The chart then visualizes cumulative time over the state-of-charge range. If your target is under 80%, the curve is close to linear. If your target is near 100%, the line bends upward because the model assumes tapering in the upper part of the charge cycle.

Worked Examples

Example 1: Phone battery. Suppose a 5000 mAh battery at 3.85 V is charged from 20% to 80% with a 20 W charger at 90% efficiency. The battery stores about 19.25 Wh. The needed energy is 11.55 Wh. Effective charging power is 18 W. Ideal time is 0.64 hours, about 38 minutes. In practice, the final estimate will often be around that number for a stop at 80%, because heavy tapering has not yet dominated the process.

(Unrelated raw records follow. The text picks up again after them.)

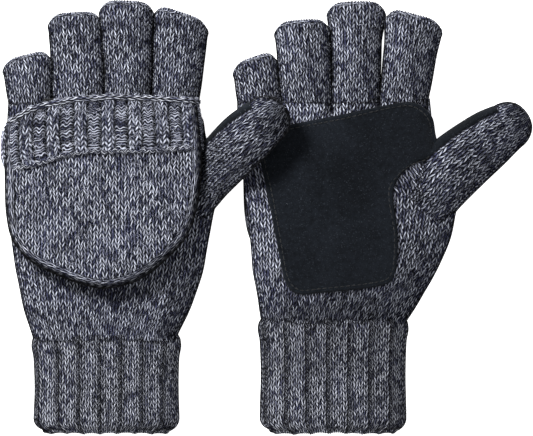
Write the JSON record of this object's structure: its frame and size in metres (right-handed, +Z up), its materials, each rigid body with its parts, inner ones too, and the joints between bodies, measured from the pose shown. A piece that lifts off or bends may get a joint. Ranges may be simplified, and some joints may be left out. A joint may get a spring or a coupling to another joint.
{
  "type": "convertible flip-top mittens",
  "caption": "Pair of knitted half-finger mittens with full thumbs, suede palms, rib cuffs and a lined hood that flips from the back of the hand over the fingers.",
  "frame": {"origin": "centre of the pair's footprint, on the table that it lies on", "axes": "+X from the left mitten to the right one, +Y towards the fingertips, +Z up from the table"},
  "size_m": [0.2942, 0.239, 0.0536],
  "materials": {
    "knit": "marled two-ply stocking stitch",
    "rib": "marled two-ply rib",
    "suede": "brushed black suede",
    "fleece": "brushed fleece",
    "tape": "hook and loop tape",
    "thread": "knitting yarn seam"
  },
  "bodies": {
    "left_hand": {"left_hand_shell": "knit", "left_hand_lining": "fleece", "left_cuff": "rib", "left_little_sleeve": "knit", "left_ring_sleeve": "knit", "left_middle_sleeve": "knit", "left_index_sleeve": "knit", "left_thumb_sleeve": "knit", "left_thumb_patch": "suede", "left_palm_patch": "suede", "left_knuckle_seam": "thread", "left_hook_tab": "tape"},
    "left_hood": {"left_hood_back": "knit", "left_loop_tab": "tape"},
    "left_pocket": {"left_hood_front": "knit", "left_hood_lining": "fleece", "left_rib_band": "rib"},
    "right_hand": {"right_hand_shell": "knit", "right_hand_lining": "fleece", "right_cuff": "rib", "right_little_sleeve": "knit", "right_ring_sleeve": "knit", "right_middle_sleeve": "knit", "right_index_sleeve": "knit", "right_thumb_sleeve": "knit", "right_thumb_patch": "suede", "right_palm_patch": "suede", "right_knuckle_seam": "thread", "right_hook_tab": "tape"},
    "right_hood": {"right_hood_back": "knit", "right_loop_tab": "tape"},
    "right_pocket": {"right_hood_front": "knit", "right_hood_lining": "fleece", "right_rib_band": "rib"}
  },
  "joints": [
    {"name": "mittens_apart", "type": "slide", "parent": "left_hand", "child": "right_hand", "axis": [1, 0, 0], "range_m": [0, 0.08]},
    {"name": "left_hood_flip", "type": "hinge", "parent": "left_hand", "child": "left_hood", "pos_m": [-0.0892, 0.0655, 0.0225], "axis": [-1, 0, 0], "range_deg": [0, 180]},
    {"name": "left_pocket_open", "type": "slide", "parent": "left_hood", "child": "left_pocket", "axis": [0, 0, 1], "range_m": [0, 0.0105], "deforming": ["left_hood_front", "left_hood_lining", "left_rib_band"]},
    {"name": "right_hood_flip", "type": "hinge", "parent": "right_hand", "child": "right_hood", "pos_m": [0.0369, 0.0655, 0.0116], "axis": [1, 0, 0], "range_deg": [0, 180]},
    {"name": "right_pocket_open", "type": "slide", "parent": "right_hood", "child": "right_pocket", "axis": [0, 0, -1], "range_m": [0, 0.0105], "deforming": ["right_hood_front", "right_hood_lining", "right_rib_band"]}
  ],
  "couplings": [
    {"joint": "left_pocket_open", "follows": "left_hood_flip", "m_per_rad": 0.0033},
    {"joint": "right_pocket_open", "follows": "right_hood_flip", "m_per_rad": 0.0033}
  ]
}
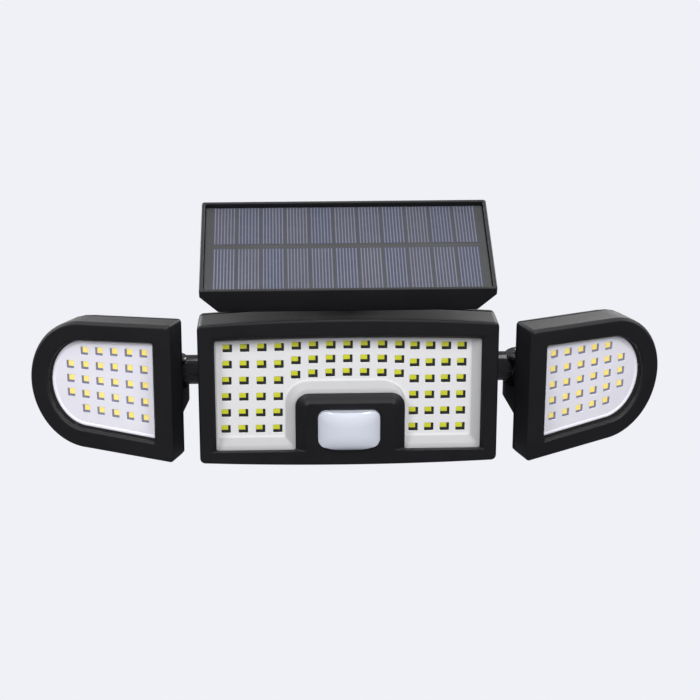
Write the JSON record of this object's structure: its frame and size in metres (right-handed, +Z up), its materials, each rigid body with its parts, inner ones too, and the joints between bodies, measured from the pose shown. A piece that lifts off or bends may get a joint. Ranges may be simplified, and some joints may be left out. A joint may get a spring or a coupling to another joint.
{
  "type": "solar flood light",
  "caption": "Wall flood light with a wide main head, motion sensor, round-ended side heads on jointed arms and a tilting solar panel.",
  "frame": {"origin": "middle of the wall plate's back face, which lies on the wall", "axes": "+Z up, +Y into the wall, -Y the way the lamp looks, +X to the right as the wall is faced"},
  "size_m": [0.3006, 0.09, 0.1122],
  "materials": {
    "black_housing": "fine-textured moulded plastic",
    "white_reflector": "satin white",
    "clear_cover": "clear, polished",
    "sensor_lens": "milky, satin",
    "led_board": "black solder mask with yellow LEDs",
    "circuit_board": "green solder mask",
    "black_rubber": "matt",
    "battery_cell": "plastic sleeve over a steel can",
    "solar_cells": "laminated, smooth",
    "zinc_steel": "zinc plated"
  },
  "bodies": {
    "wall_bracket": {"wall_plate": "black_housing", "tilt_bolt": "zinc_steel", "tilt_nut": "zinc_steel"},
    "main_head": {"main_bezel": "black_housing", "main_lens": "clear_cover", "main_reflector": "white_reflector", "main_led_board": "led_board", "main_gasket": "black_rubber", "main_back_housing": "black_housing", "pir_lens": "sensor_lens", "pir_sensor": "circuit_board", "control_board": "circuit_board", "battery_cell_1": "battery_cell", "battery_cell_2": "battery_cell", "battery_holder": "black_housing", "case_screw_1": "zinc_steel", "case_screw_2": "zinc_steel", "case_screw_3": "zinc_steel", "case_screw_4": "zinc_steel", "panel_pivot_bolt": "zinc_steel", "panel_pivot_nut": "zinc_steel", "button_seal": "black_rubber"},
    "mode_button": {"mode_button": "black_rubber"},
    "left_arm": {"left_arm": "black_housing", "left_arm_retainer": "zinc_steel", "left_hinge_screw": "zinc_steel"},
    "left_head": {"left_bezel": "black_housing", "left_lens": "clear_cover", "left_reflector": "white_reflector", "left_led_board": "led_board", "left_back_cover": "black_housing", "left_case_screw_1": "zinc_steel", "left_case_screw_2": "zinc_steel", "left_case_screw_3": "zinc_steel", "left_hinge_nut": "zinc_steel"},
    "right_arm": {"right_arm": "black_housing", "right_arm_retainer": "zinc_steel", "right_hinge_screw": "zinc_steel"},
    "right_head": {"right_bezel": "black_housing", "right_lens": "clear_cover", "right_reflector": "white_reflector", "right_led_board": "led_board", "right_back_cover": "black_housing", "right_case_screw_1": "zinc_steel", "right_case_screw_2": "zinc_steel", "right_case_screw_3": "zinc_steel", "right_hinge_nut": "zinc_steel"},
    "solar_panel": {"panel_tub": "black_housing", "solar_laminate": "solar_cells", "panel_seal": "black_rubber", "panel_hinge": "black_housing", "hinge_plate_screw_1": "zinc_steel", "hinge_plate_screw_2": "zinc_steel", "hinge_plate_screw_3": "zinc_steel", "hinge_plate_screw_4": "zinc_steel"}
  },
  "joints": [
    {"name": "head_tilt", "type": "hinge", "parent": "wall_bracket", "child": "main_head", "pos_m": [0, -0.026, 0], "axis": [1, 0, 0], "range_deg": [-5, 45]},
    {"name": "panel_tilt", "type": "hinge", "parent": "main_head", "child": "solar_panel", "pos_m": [0, -0.0453, 0.0443], "axis": [-1, 0, 0], "range_deg": [-1, 45]},
    {"name": "left_arm_swivel", "type": "hinge", "parent": "main_head", "child": "left_arm", "pos_m": [-0.066, -0.0556, 0.0027], "axis": [1, 0, 0], "range_deg": [-90, 90]},
    {"name": "left_head_yaw", "type": "hinge", "parent": "left_arm", "child": "left_head", "pos_m": [-0.084, -0.05577, 0.00001], "axis": [0, -0.0645, -0.9979], "range_deg": [-13, 42]},
    {"name": "right_arm_swivel", "type": "hinge", "parent": "main_head", "child": "right_arm", "pos_m": [0.066, -0.0556, 0.0027], "axis": [1, 0, 0], "range_deg": [-90, 90]},
    {"name": "right_head_yaw", "type": "hinge", "parent": "right_arm", "child": "right_head", "pos_m": [0.084, -0.05549, 0], "axis": [0, -0.0401, 0.9992], "range_deg": [-17, 39]},
    {"name": "mode_button_press", "type": "slide", "parent": "main_head", "child": "mode_button", "axis": [0, -1, 0], "range_m": [0, 0.0012], "stiffness_N_per_m": 400, "springref_m": -0.0005}
  ]
}
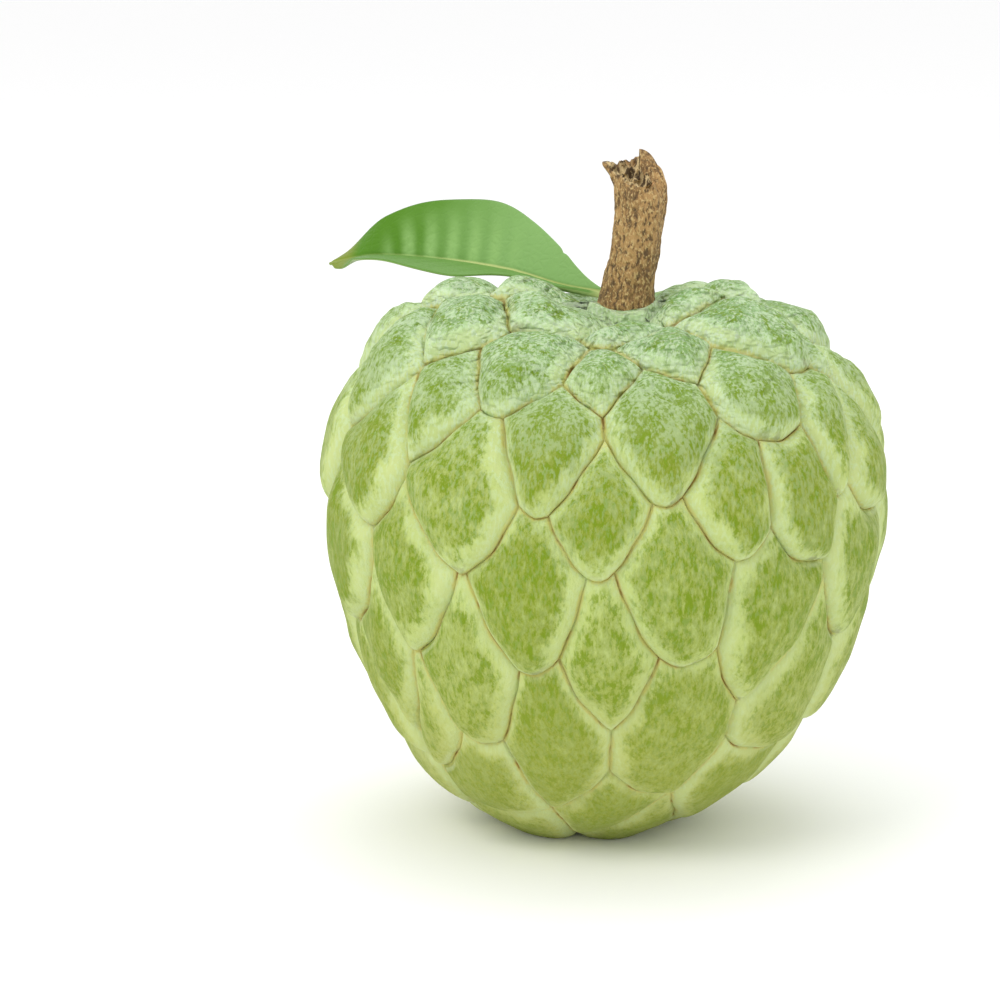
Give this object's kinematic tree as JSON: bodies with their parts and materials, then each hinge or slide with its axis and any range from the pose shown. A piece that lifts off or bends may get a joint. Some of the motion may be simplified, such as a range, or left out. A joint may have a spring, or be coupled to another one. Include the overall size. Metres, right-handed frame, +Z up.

Example 2: Laptop battery. A 60 Wh battery charging from 10% to 90% with a 65 W charger and 90% efficiency needs 48 Wh added. Effective power is 58.5 W, so the linear estimate is 0.82 hours, about 49 minutes. Since some of that charge occurs above 80%, the real estimate should be a bit longer.

Example 3: Large power station. A 1024 Wh pack charged from 15% to 100% using a 400 W input at 88% efficiency requires 870.4 Wh. Effective power is 352 W. The linear estimate is 2.47 hours, but because the final portion tapers, actual time can run higher depending on the management system and thermal conditions.

Important Limits the Calculator Cannot See

Even a very good battery charge calculator cannot know every hidden limit in a device. Keep these caveats in mind:

  • Charging protocol matters: USB PD, PPS, Quick Charge, proprietary fast charging, and EV charging standards all affect delivered power.
  • Thermal throttling matters: hot batteries charge more slowly to protect longevity and safety.
  • Device load matters: if the device is turned on and consuming power, some charger energy is used by the device instead of charging the battery.
  • Battery health matters: aged batteries may charge differently and may trigger more conservative management behavior.
  • Manufacturer limits matter: a battery may not accept the full rating of the charger even when the charger can supply it.

Best Practices for Faster and Healthier Charging

  1. Use a charger and cable that match the device’s supported standard.
  2. Charge in a cool, ventilated environment to reduce heat-related throttling.
  3. If speed matters, charge from a lower state of charge to about 80%, where many systems are fastest overall.
  4. If battery longevity matters most, avoid keeping lithium-ion batteries at 100% for long periods when possible.
  5. For capacity conversion, use the battery’s nominal voltage rather than charger output voltage.

Why a Wolfram-Style Calculation Is Useful

A Wolfram-style calculation approach is valuable because it translates a real engineering problem into a clear numerical model. Instead of relying on marketing claims like “50% in 30 minutes,” you can estimate charging time from first principles. Once you know battery capacity, charge range, voltage, power, and efficiency, you can produce an estimate that is transparent and easy to adjust.

That is also why watt-hours are such a powerful unit. They let you compare a phone battery, a laptop battery, a portable power station, and an EV battery using the same core logic. The numbers get larger, but the method stays the same: calculate required energy, divide by effective power, then account for taper near the top end.

Final Takeaway

If you want to calculate how fast a battery charges, the most reliable practical method is this: convert capacity into watt-hours, multiply by the percentage range you want to add, divide by the charger’s effective power, and remember that the final stretch usually slows down. That is exactly what the calculator above does. It is fast enough for everyday use, grounded in battery fundamentals, and realistic enough to help with planning whether you are charging a smartphone, laptop, e-bike, or high-capacity battery pack.